## begin SUPPLIED RECORDS

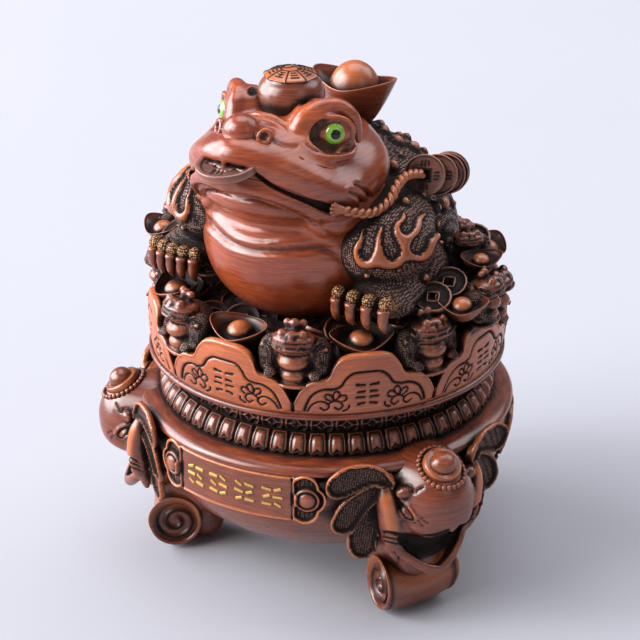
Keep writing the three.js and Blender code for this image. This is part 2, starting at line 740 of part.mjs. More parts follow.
for (const [name, sign] of [["left_glass_eye", 1], ["right_glass_eye", -1]]) {
  const r = EYE_DIAMETER / 2;
  const eye = piece(name, ball(0, 0, 0, r, r, r, [0, 0, 0], EYE_SIDES, EYE_ROWS), GLASS_GREEN);
  const [x, y, z] = EYE_PLACE;
  eye.position.set(sign * x * TOAD_UNIT, y * TOAD_UNIT, z * TOAD_UNIT + TOAD_SEAT_Z);
  upper.add(eye);
}

const mouthCoin = piece(
  "mouth_coin",
  coin(MOUTH_COIN_DIAMETER / 2, MOUTH_COIN_THICKNESS, new THREE.Matrix4(), COIN_SIDES),
  OLD_COIN,
);
mouthCoin.applyMatrix4(at(0, 0, TOAD_SEAT_Z).multiply(mouthCoinPlace()));
upper.add(mouthCoin);
moneyToad.add(upper);

const box = new THREE.Box3().setFromObject(moneyToad, true);
const middle = box.getCenter(new THREE.Vector3());
moneyToad.position.set(-middle.x, -middle.y, -box.min.z);

export default moneyToad;
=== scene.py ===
import logging
import math
import random
from dataclasses import dataclass, field, replace
from enum import Enum
from itertools import product
from typing import Callable, Iterable, Optional, Sequence

import bmesh
import bpy
import numpy as np
from mathutils import Matrix, Vector


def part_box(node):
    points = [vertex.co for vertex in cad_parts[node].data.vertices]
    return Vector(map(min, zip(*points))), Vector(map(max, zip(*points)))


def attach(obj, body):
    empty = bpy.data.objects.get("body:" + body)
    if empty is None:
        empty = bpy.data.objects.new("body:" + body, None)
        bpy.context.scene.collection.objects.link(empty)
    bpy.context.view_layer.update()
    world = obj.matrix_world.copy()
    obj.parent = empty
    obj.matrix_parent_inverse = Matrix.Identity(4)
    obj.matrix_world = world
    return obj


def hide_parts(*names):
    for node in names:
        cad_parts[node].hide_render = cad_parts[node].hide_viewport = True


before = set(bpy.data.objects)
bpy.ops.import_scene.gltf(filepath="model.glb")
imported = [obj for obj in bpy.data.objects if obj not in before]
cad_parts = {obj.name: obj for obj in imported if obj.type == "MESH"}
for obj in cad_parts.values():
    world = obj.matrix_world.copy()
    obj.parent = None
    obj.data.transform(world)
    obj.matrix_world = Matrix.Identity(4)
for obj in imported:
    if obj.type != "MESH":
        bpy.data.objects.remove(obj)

LOG = logging.getLogger("money_toad")
MM = 0.001  # the forms below are in millimetres from the stand's axis and the floor, the meshes in metres
BODY = "root"
TAU = 2 * math.pi
GOLDEN_ANGLE = 2.39996  # radians from one wart to the next, so that no rows show

Triple = tuple[float, float, float]
Pair = tuple[float, float]
Piled = tuple[Triple, float, float]  # place, bearing and scale
Relief = Callable[[np.ndarray, np.ndarray], np.ndarray]
# the stain values also carry painted shade, and the glow values a painted highlight on the elephants' rolls
TRAITS = ("stipple", "stain_and_shade", "glow")  # what each point knows about its finish


class Slot(Enum):
    """The record's material slots."""

    RESIN = "bronze_brown_resin"
    COIN = "old_coin_resin"
    GLASS = "green_glass"


def axis_of_stand() -> Vector:
    """Place of the stand's upright axis on the floor, in metres: the round tray is centred on it."""
    low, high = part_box("toad_on_tray")
    return Vector(((low[0] + high[0]) / 2, (low[1] + high[1]) / 2, 0.0))


AXIS = axis_of_stand()
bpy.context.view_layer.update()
STAND_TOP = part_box("elephant_stand")[1][2] / MM
CROWN_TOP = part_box("toad_on_tray")[1][2] / MM


# Small tools for numbers, curves and meshes


def smoothstep(low: float, high: float, x: np.ndarray) -> np.ndarray:
    """A smooth rise from 0 at low to 1 at high."""
    t = np.clip((x - low) / (high - low), 0.0, 1.0)
    return t * t * (3 - 2 * t)


def bell(distance: np.ndarray, width: float) -> np.ndarray:
    """A soft round hill: 1 at distance 0, nearly 0 beyond twice the width."""
    return np.exp(-((distance / width) ** 2))


def smooth_line(points: Sequence[Sequence[float]], steps: int = 8, closed: bool = False) -> np.ndarray:
    """A smooth curve through a few points.

    Args:
        points: The points, all with the same number of coordinates.
        steps: Points on the curve for each stretch between two of them.
        closed: Whether the curve runs back to its first point.

    Returns:
        The curve's points, one a row.
    """
    given = np.array(points, float)
    if closed:
        rows = np.vstack([given[-1:], given, given[:2]])
    else:
        rows = np.vstack([2 * given[0] - given[1], given, 2 * given[-1] - given[-2]])
    made = []
    for a, b, c, d in zip(rows, rows[1:], rows[2:], rows[3:]):
        for t in np.arange(steps) / steps:
            made.append(
                0.5 * (2 * b + (c - a) * t + (2 * a - 5 * b + 4 * c - d) * t * t + (3 * b - a - 3 * c + d) * t**3)
            )
    made.append(rows[-2])
    return np.array(made)


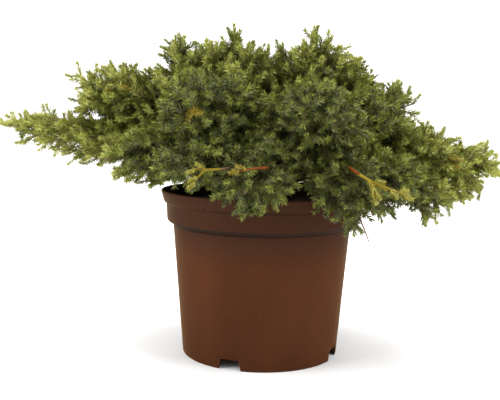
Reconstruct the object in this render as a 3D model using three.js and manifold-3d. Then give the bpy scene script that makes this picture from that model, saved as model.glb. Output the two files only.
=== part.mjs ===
// A spreading dwarf juniper in a plastic nursery pot, in millimetres, +Z up.
// The origin is the middle of the pot's flat underside, and -Y is the front.
//
// The plant is one short leaning trunk, a bough for each mass of foliage, and the masses.
// Each mass keeps to its own egg-shaped space. In it a stem runs on from the bough, twigs fan
// out from the stem to evenly spread points of the egg, and each twig ends in a toothed blade,
// which is the outline of a spray of needles. A small core fills the dense inside of the mass.
import * as THREE from "three";
import { mergeVertices } from "three/addons/utils/BufferGeometryUtils.js";
import Module from "manifold-3d";

const wasm = await Module();
wasm.setup();

// ---- driving dimensions ----

const CLEARANCE = 0.3; // between neighbouring solids
const GRID = 0.05; // corners of joined and cut solids are rounded to this

// The pot: a tapered wall, a wider band round the top, and a flared lip on the band.
const POT = {
  height: 154,
  rimRadius: 95, // outside of the lip at its top
  lipRadius: 92, // outside of the lip at its foot
  lipHeight: 11,
  bandRadius: 90, // outside of the band at its top
  bandTaper: 0.8, // how much smaller it is at its foot
  bandHeight: 27, // from the rim down to the shoulder
  shoulder: 6, // how far the rounded shoulder reaches down
  neckRadius: 83.3, // outside of the wall under the shoulder
  footRadius: 73.4, // outside of the wall at the ground
  wall: 1.7,
  baseHeight: 10.5, // underside of the raised drainage ring
  discRadius: 40, // the flat middle of the base, which stands on the ground
  sides: 36,
};

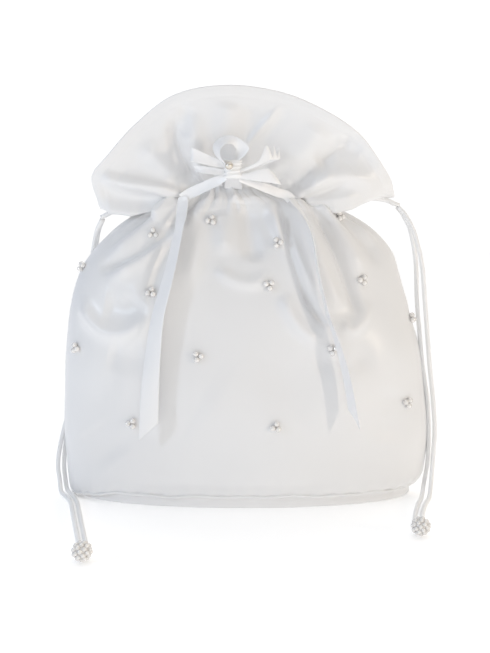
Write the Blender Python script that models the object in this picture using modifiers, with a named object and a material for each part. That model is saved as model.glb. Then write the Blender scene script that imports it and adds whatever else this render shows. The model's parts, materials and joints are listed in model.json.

## end SUPPLIED RECORDS

WHAT NEEDS TO BE DONE: Working from the data above, extract solely the lines from the one containing "const box = new" through the one containing "zip(*points))), Vector(map(max, zip(*points)))", exactly as they appear, both included.

SOLUTION TO THIS EXERCISE:
const box = new THREE.Box3().setFromObject(moneyToad, true);
const middle = box.getCenter(new THREE.Vector3());
moneyToad.position.set(-middle.x, -middle.y, -box.min.z);

export default moneyToad;
=== scene.py ===
import logging
import math
import random
from dataclasses import dataclass, field, replace
from enum import Enum
from itertools import product
from typing import Callable, Iterable, Optional, Sequence

import bmesh
import bpy
import numpy as np
from mathutils import Matrix, Vector


def part_box(node):
    points = [vertex.co for vertex in cad_parts[node].data.vertices]
    return Vector(map(min, zip(*points))), Vector(map(max, zip(*points)))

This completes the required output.